◆ What you should do
Give back an exact copy of the lines from the start of the material through the line bearing "on the ground.". Include both ends and nothing else.

◆ Information supplied
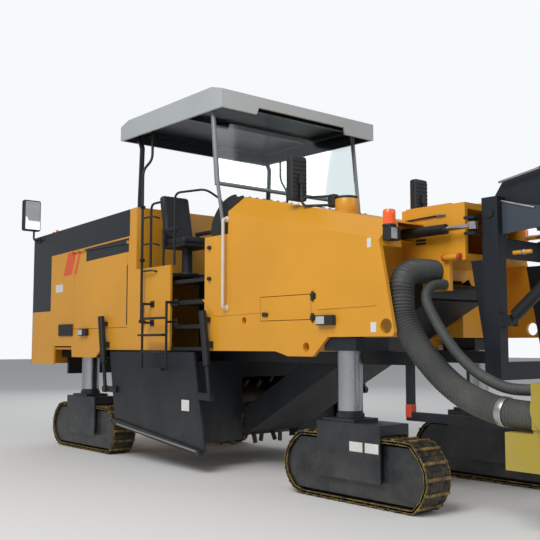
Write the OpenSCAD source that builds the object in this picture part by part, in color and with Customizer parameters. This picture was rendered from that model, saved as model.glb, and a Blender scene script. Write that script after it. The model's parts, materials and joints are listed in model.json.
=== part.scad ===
// Cold planer milling machine on four tracks, front loading, parked with its drum raised.
// Machine frame: +X forward, +Y left, +Z up. X is counted from the front leg columns
// and the whole is then moved so that its origin is the middle of its box, on the ground.

/* [Tracks and legs] */
// Distance between front and rear leg columns
wheelbase = 5350; // [5200:10:5500]
// Distance of each track's middle plane from the machine's middle
track_y = 1025; // [1000:5:1060]
// Length of a track from shoe tip to shoe tip
track_l = 1950; // [1800:10:2000]
// Height of a track over its shoes
track_h = 650; // [600:10:660]
// Width of a track shoe
shoe_w = 340; // [300:5:350]
// Thickness of a shoe and its chain link
shoe_t = 55; // [45:1:65]
// Height of the grouser bar on a shoe
lug_h = 18; // [10:1:25]
// Distance of a front track's middle ahead of its column
front_lead = 150; // [120:5:160]
// Distance of a rear track's middle ahead of its column
rear_lead = 80; // [40:5:100]
// Diameter of a lifting column
leg_d = 250; // [220:2:260]
// Outer diameter of a column's guide tube
guide_d = 285; // [280:1:288]
// Height of the guide tubes' lower ends
guide_z = 1440; // [1400:5:1470]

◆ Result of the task
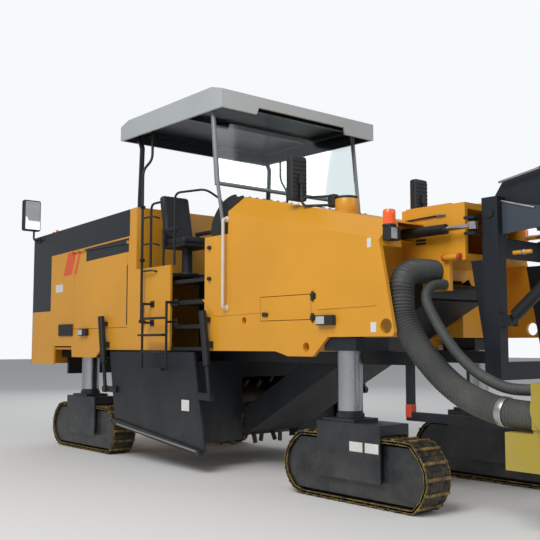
Write the OpenSCAD source that builds the object in this picture part by part, in color and with Customizer parameters. This picture was rendered from that model, saved as model.glb, and a Blender scene script. Write that script after it. The model's parts, materials and joints are listed in model.json.
=== part.scad ===
// Cold planer milling machine on four tracks, front loading, parked with its drum raised.
// Machine frame: +X forward, +Y left, +Z up. X is counted from the front leg columns
// and the whole is then moved so that its origin is the middle of its box, on the ground.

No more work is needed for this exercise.